We become the parent according to the how our own family allows us to be, of how our own system in the house revolves. Yeah, I must say, part of it came from how we were brought up – as we modified the system of our own parents or not. But above all, I believe, it is a choice. I have read several articles of parenting, especially of being a mom. But there was one I came to like not because it reflects me in totality,though I must say, some part of it
( as what my kids said- I let them read it and asked them to check which one describes me and which doesn’t and why- I came go get 1 & 1/2 characteristics out of the six.. Why there was a 1/2? Because one of which not totally applies to me as in ” a bit this but not totally – unanimous decision I didn’t refute 😃)

Anyway, that article made me ponder my “momminess”. And realized the point that what we became from what we had hoped we should have become didn’t actually not forced nor out of choice to become what we want. We stand at this very minute being a mother of our kids, because primarily, our own set up allowed us to from the very moment we decided to get married – be a wife. As we start a new life, a new home, so as the rules, the scenarios and the blueprint of how things will run inside the new life we started. Right? Then becoming pregnant, so the system however is gradually extending to the forthcoming member, from husband and wife to a family per se – foundation is little by little built….. How will… What will I do if……when should I ..etc…

I also consider the husband’s ability to accept, modify, deny or negotiate a certain rule in which he finds uncomfortable or unacceptable. It depends on how we are spoiled as I should say, by our hubbies to let most rules go on our way and either negotiable or NOT, gives us a “whole 101% say in it – though mostly…. ends up with a simple- no rebuttal- NO or YES ☺)

So, what part must we say left us on an empty hand? Like a fire – which left you the choice to of course to put it out and NOT stare at it and wait for step 1, aha, step 2, okay… Great, step 3…. We react, we move, we set base on what is given to us, reality based truth of ” what am I in this and by knowing, we react on it. A wife or mom won’t dare impose rules on let say: dinner is always on a dinning table and never else where one may want to sit. Mandated, allowed, therefore practiced. But if an objection arises….. A truce inevitable. If seems applicable then negotiable… a rule has now modified…. See? “How we are allowed to do so”

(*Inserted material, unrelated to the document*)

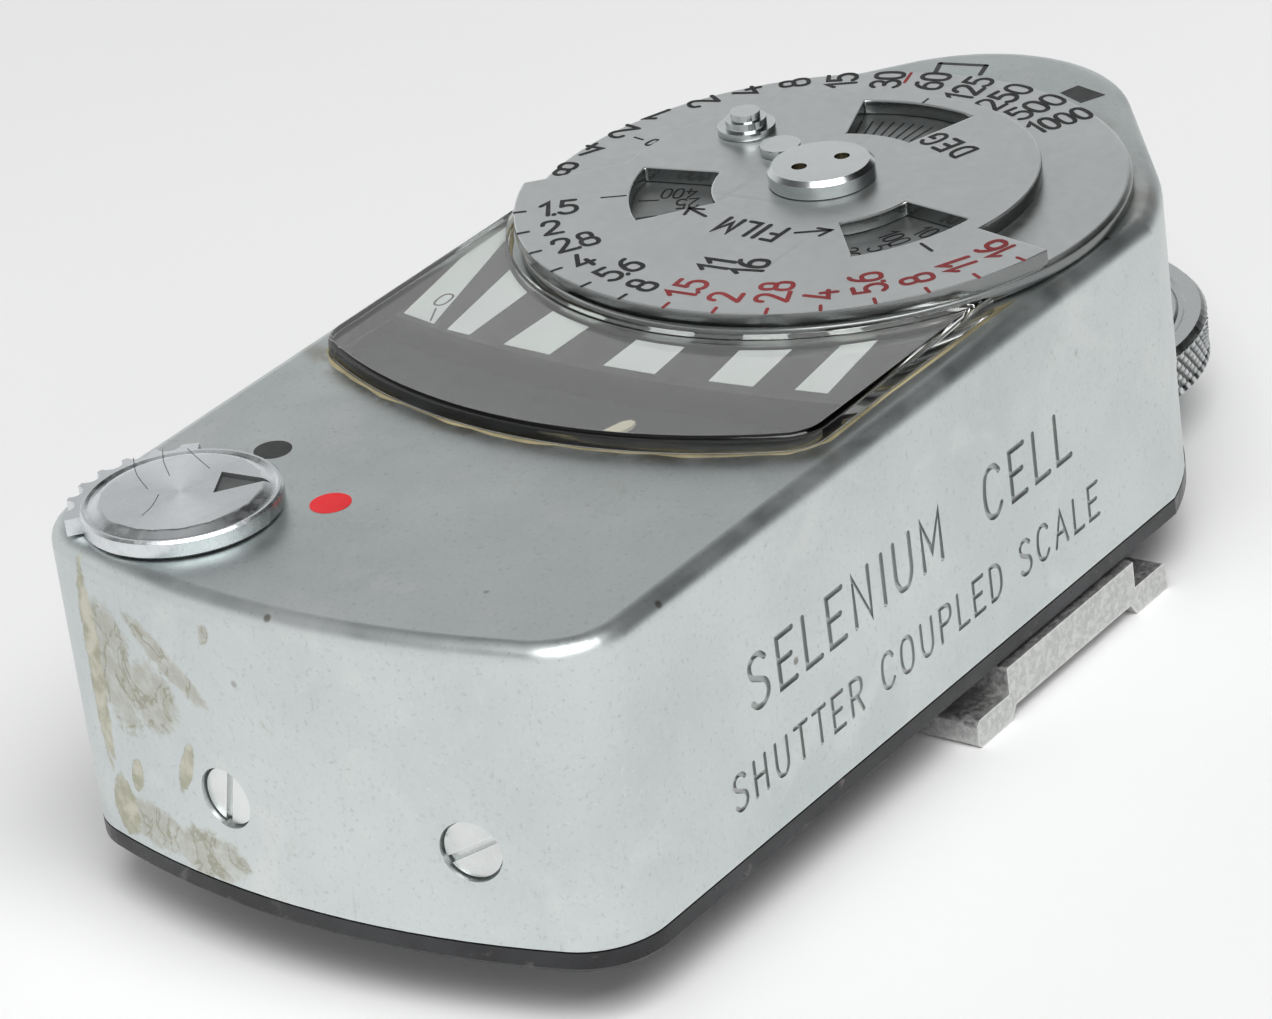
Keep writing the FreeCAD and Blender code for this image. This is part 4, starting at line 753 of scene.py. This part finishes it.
cover_bm = cad_copy("housing_cover")
cover = finish_piece("cover_shell", cover_bm, [SATIN, LETTER_SHADE], "housing")
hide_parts("housing_cover")
cuts = bmesh.new()
TEXT_DEPTH = 0.14
upper_line = Sheet((-27.0, BACK_Y, 11.4), (1, 0, 0), (0, 0, 1))
write(cuts, upper_line, "SELENIUM", 2.7, 0.16, -TEXT_DEPTH, 0.3, spread=1.12, mat=1)
upper_line.origin = Vector((-6.2, BACK_Y, 11.4))
write(cuts, upper_line, "CELL", 2.7, 0.16, -TEXT_DEPTH, 0.3, spread=1.12, mat=1)
lower_line = Sheet((-29.2, BACK_Y, 7.0), (1, 0, 0), (0, 0, 1))
write(cuts, lower_line, "SHUTTER COUPLED SCALE", 1.85, 0.12, -TEXT_DEPTH * 0.8, 0.3, spread=1.16,
      mat=1)
carve(cover, cuts, [SATIN, LETTER_SHADE])
END_R = DX - low("housing_cover").x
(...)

So never a matter of choice. We have it. It is a matter of taking it or not. If I say I want to be this kind of mom, I would, because I know basically, I can, simply because I know it is within & under the kind of husband I have, the kind of father he is, with the kind of life or status right in front of my reality plate.

In totality, I would say, I am the mom and the wife I am now and owning every bit of it. After all, ain’t we not just the queen? The Ace!